In verses 12–27 the author makes several contrasts. He contrasts Jesus with the high priest and his official. Jesus lived openly, whereas they were doing these things in the middle of the night, sneakily. Jesus speaks truth, whereas the official reacts violently against it. The author especially contrasts Jesus with Peter. Jesus was facing incredible scrutiny from the high priest Annas and his officials. Peter just had to face a servant girl in the courtyard. Jesus spoke truth and got struck in the face; Peter repeatedly lied and was warming himself. Jesus clearly identified himself, even though it meant certain death; Peter denied who he was three times.
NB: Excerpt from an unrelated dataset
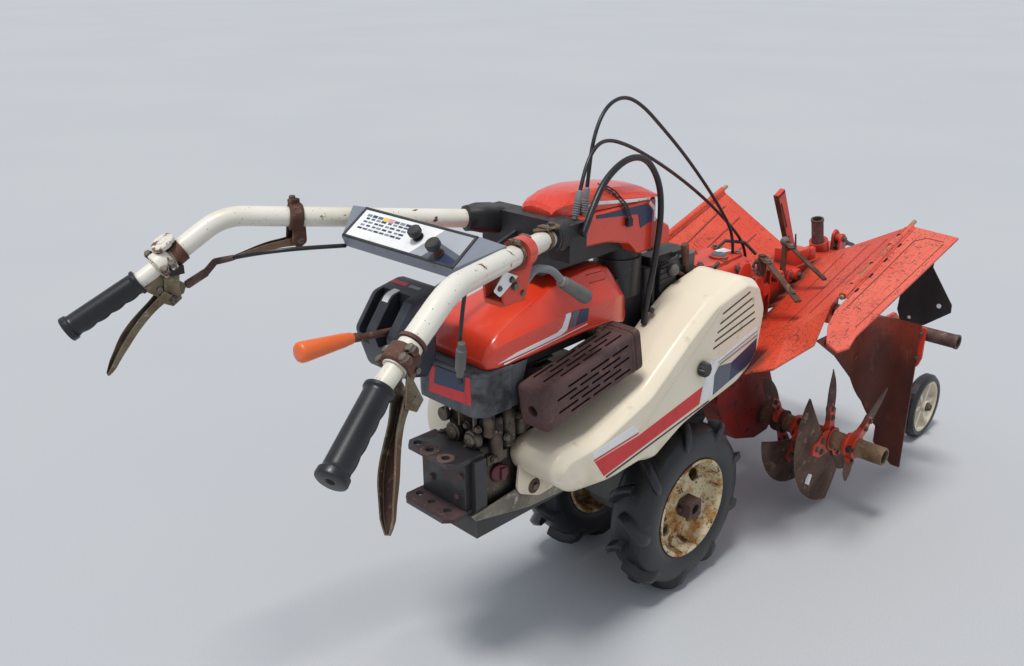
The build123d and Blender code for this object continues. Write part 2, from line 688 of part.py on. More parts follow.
def mouldboard():
    """A curved upright plate that turns the soil outwards behind the rotor."""
    path = FilletPolyline((-480, 140, 0), (-800, 152, 0), (-800, 272, 0), radius=72)
    plate = Pos(0, 0, 15) * extrude(trace(path, line_width=5), amount=405, dir=(0, 0, 1))
    below = [(-495, 434), (-615, 351), (-709, 264), (-768, 181), (-797, 110), (-797, 0), (-400, 0), (-400, 434)]
    plate -= side_plate(below, (100, 300))
    plate -= front_plate([(140, 110), (250, 14), (262, 14), (262, 0), (100, 0), (100, 110)], (-900, -700))
    arm = box((TUBE_X + 6, -802), (196, 216), (TUBE_Z - 24, TUBE_Z + 24))
    arm -= rod((TUBE_X, 100, TUBE_Z), (TUBE_X, 300, TUBE_Z), TUBE_RADIUS + SEAT)
    return plate + arm


def cross_tube():
    solid = rod((TUBE_X, -TUBE_HALF_LENGTH, TUBE_Z), (TUBE_X, TUBE_HALF_LENGTH, TUBE_Z), TUBE_RADIUS)
    for side in (-1, 1):
        start = (TUBE_X, side * (TUBE_HALF_LENGTH - 40), TUBE_Z)
        solid -= rod(start, (TUBE_X, side * (TUBE_HALF_LENGTH + 5), TUBE_Z), 13.5)
    return solid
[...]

Peter really didn’t want to do this. He wanted to love Jesus and honor Jesus and fight for Jesus and even die for Jesus (13:37). So with all his zeal and passion and all his good intentions, why did he fail so badly? It was because he was depending on himself. When he did so, fear captured him and took over. Above all, Peter didn’t really accept Jesus’ words. Jesus had warned him earlier that evening that he would deny him three times, but Peter didn’t really listen to what Jesus said or take his words seriously (13:38). Like Peter, we can’t follow Jesus with our ability or loyalty; we have to hold to his words, even though they can be so hard, so personally convicting. Only then can we really live as Jesus’ disciples (8:31,32).
Read verse 11 again. This Easter may God help us to experience the great love of Jesus, who drank the cup of suffering and death in order to save us. May God also protect us from human battles and show us what our cup is. May God help us to truly love him in return by making a new decision to drink our own cup.